Why we take V a non empty set in vector space?

Question

In functional analysis why we take V as a non-empty set? And when we say that a vector space V over F.can we say that F is any field?

Answer 1

If $V$ is a vector space, then $V$ is never empty, since $V$ contains at least one element: the "null-vector".

In functional analysis the vector spaces are usually normed spaces or topological vector spaces over the field $F \in \{ \mathbb R, \mathbb C\}$.

Answer 2

$F$ can be any field, yes. However, it is usually the case that $F $ is either the field of complex numbers or the field real numbers. As the answer of @Fred pointed out, by definition: a vector space $V $ has to contain the 'null vector'. Therefore, its nonempty by definition.

Answer 3

In functional analysis why we take V as a non-empty set?

Really there's no fundamental reason. It's just that the special case where $V$ is empty would not add anything (it obviously wouldn't be a very interesting case) and it would add special cases to many theorems to deal with this pesky "vector space". It would be not unlike taking 1 as a prime, or deciding that 0 is neither even nor odd. Fundamentally unimportant but it makes many theorems uglier.

Answer 4

If $V$ were the empty set, it would not be a vector space, because a vector space is an abelian group, and an abelian group has a neutral element, and the empty set clearly contains no neutral element.

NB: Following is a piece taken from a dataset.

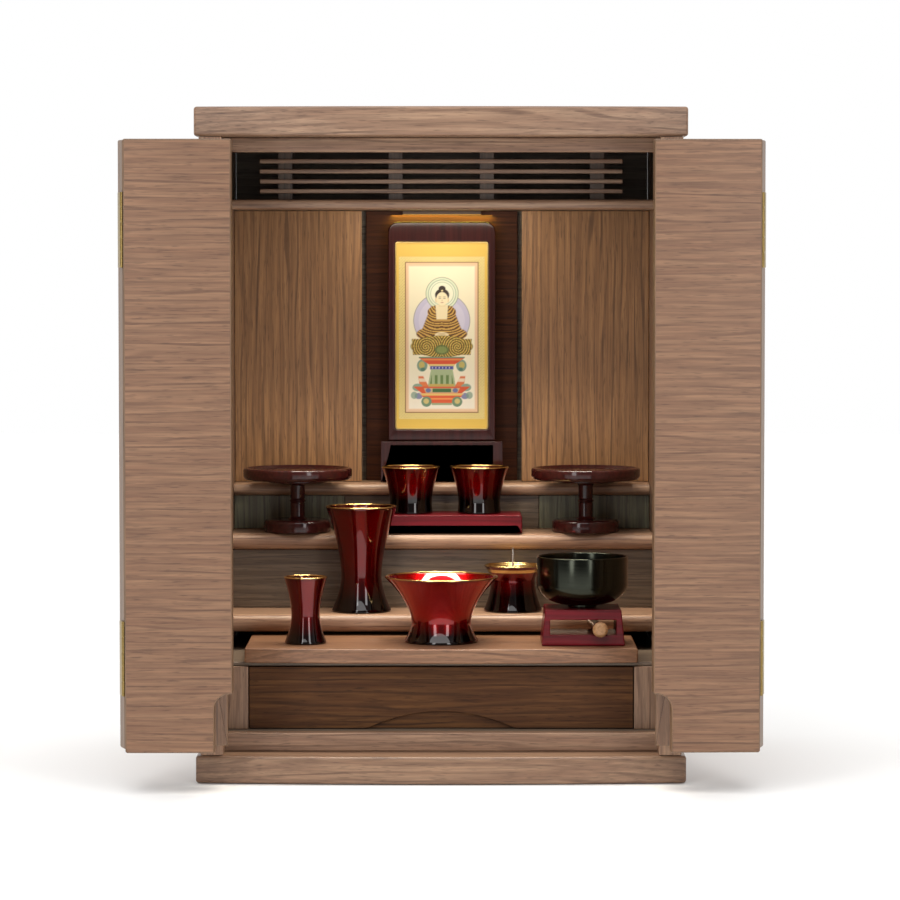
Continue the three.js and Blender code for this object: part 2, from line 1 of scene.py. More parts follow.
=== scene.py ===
"""Looks of a bow-fronted household altar cabinet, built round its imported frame.

Lengths are metres, +Z is up and the front faces -Y. Each piece is a surface worked out as
whole arrays, takes its place from the solid that it stands for, and rides on that solid's body.
"""

import json
import math

import bmesh
import bpy
import numpy as np
from bpy.props import FloatProperty, FloatVectorProperty, IntProperty, PointerProperty
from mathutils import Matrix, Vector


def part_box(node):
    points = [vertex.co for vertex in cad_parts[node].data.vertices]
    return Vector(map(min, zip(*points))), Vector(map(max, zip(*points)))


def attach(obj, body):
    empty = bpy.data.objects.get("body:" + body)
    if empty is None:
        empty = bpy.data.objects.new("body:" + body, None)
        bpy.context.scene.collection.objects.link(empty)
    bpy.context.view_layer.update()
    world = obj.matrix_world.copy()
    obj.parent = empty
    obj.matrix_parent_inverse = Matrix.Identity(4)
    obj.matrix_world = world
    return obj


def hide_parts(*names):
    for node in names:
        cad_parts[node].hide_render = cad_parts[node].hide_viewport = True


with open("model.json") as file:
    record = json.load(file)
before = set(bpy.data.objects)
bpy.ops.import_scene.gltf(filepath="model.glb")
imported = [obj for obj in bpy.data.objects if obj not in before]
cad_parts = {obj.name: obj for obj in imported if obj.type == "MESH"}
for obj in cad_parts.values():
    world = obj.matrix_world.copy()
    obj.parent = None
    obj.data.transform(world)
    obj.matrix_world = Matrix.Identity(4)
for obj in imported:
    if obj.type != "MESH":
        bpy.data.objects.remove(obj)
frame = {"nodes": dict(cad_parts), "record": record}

bl_info = {
    "name": "Altar cabinet",
    "version": (1, 0, 0),
    "blender": (4, 5, 0),
    "location": "View3D > Sidebar > Altar",
    "description": "Builds the visible pieces of a household altar cabinet on its packed frame",
    "category": "Object",
}

MM = 0.001
SIDES = {"left": -1, "right": 1}
# Columns that an outline's two directions and its travel fill: seen from above, front or side.
FACING = {"plan": [0, 1, 2], "front": [0, 2, 1], "side": [1, 2, 0]}
BODY_OF = {
    node: body
    for body, members in frame["record"]["behaviour"]["bodies"].items()
    for node in members
}
JOINTS = {joint["name"]: joint for joint in frame["record"]["behaviour"]["joints"]}
FOLD_SHARE = {
    coupling["joint"].split("_")[0]: coupling["ratio"]
    for coupling in frame["record"]["behaviour"]["couplings"]
}


def linear(code):
    """An sRGB hex colour as linear RGBA: a channel up to 0.04045 is divided by 12.92, and a
    higher one is (c + 0.055) / 1.055 to the power 2.4."""
    channel = np.array([int(code[i : i + 2], 16) for i in (1, 3, 5)]) / 255
    curved = ((channel + 0.055) / 1.055) ** 2.4
    return (*np.where(channel <= 0.04045, channel / 12.92, curved).tolist(), 1.0)


def toned(value):
    """A linear colour from an sRGB hex value, or as it is."""
    return linear(value) if isinstance(value, str) else value


def colour(name, code, description):
    """A colour property whose default is an sRGB hex value."""
    return FloatVectorProperty(
        name=name,
        description=description,
        subtype="COLOR",
        size=4,
        min=0.0,
        max=1.0,
        default=linear(code),
    )


def length(name, value, description):
    """A length property in metres."""
    return FloatProperty(
        name=name, description=description, default=value, min=0.0, unit="LENGTH", precision=5
    )


def power(name, value, description):
    """A light's power as a property."""
    return FloatProperty(name=name, description=description, default=value, unit="POWER")


class CabinetSizes(bpy.types.PropertyGroup):
    """Sizes of the joinery that the frame's boxes don't give."""

    bow: length("Bow", 10 * MM, "Rise of the bowed front edges at their middle")
    board_ease: length("Board edge", 2.4 * MM, "Rounding of the top and base boards' edges")
    panel_ease: length("Panel edge", 0.5 * MM, "Rounding of the thin panels' edges")
    nosing: length("Nosing", 6.5 * MM, "Radius of the shelves' front edges")
    lip_depth: length("Lip depth", 20 * MM, "Depth of the side panels' thicker front lip")
    side_thickness: length("Side thickness", 12 * MM, "Thickness of the side panels")
    bar: length("Lattice bar", 3.4 * MM, "Height and depth of a lattice bar")
    post: length("Lattice post", 12 * MM, "Width of a lattice post")
    grip_width: length("Grip width", 14.5 * MM, "Width of the finger grip in a door leaf")
    grip_height: length("Grip height", 47 * MM, "Height of the finger grip in a door leaf")
    arch_width: length("Arch width", 122 * MM, "Width of the drawer's finger arch")
    arch_height: length("Arch height", 14 * MM, "Height of the drawer's finger arch")
    arch_depth: length("Arch depth", 2.5 * MM, "Depth of the recess under the arch")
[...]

For a vector space, $F$ can be any field. However you asked about functional analysis, not linear algebra, and in functional analysis we want to do limits, therefore we want the field to be topological (so we can define limits). We'd also like to have as many sequences as possible to have limits; the best way to ensure that is if the field is also a complete metric space. This pretty much restricts the field to be either $\mathbb R$ or $\mathbb C$.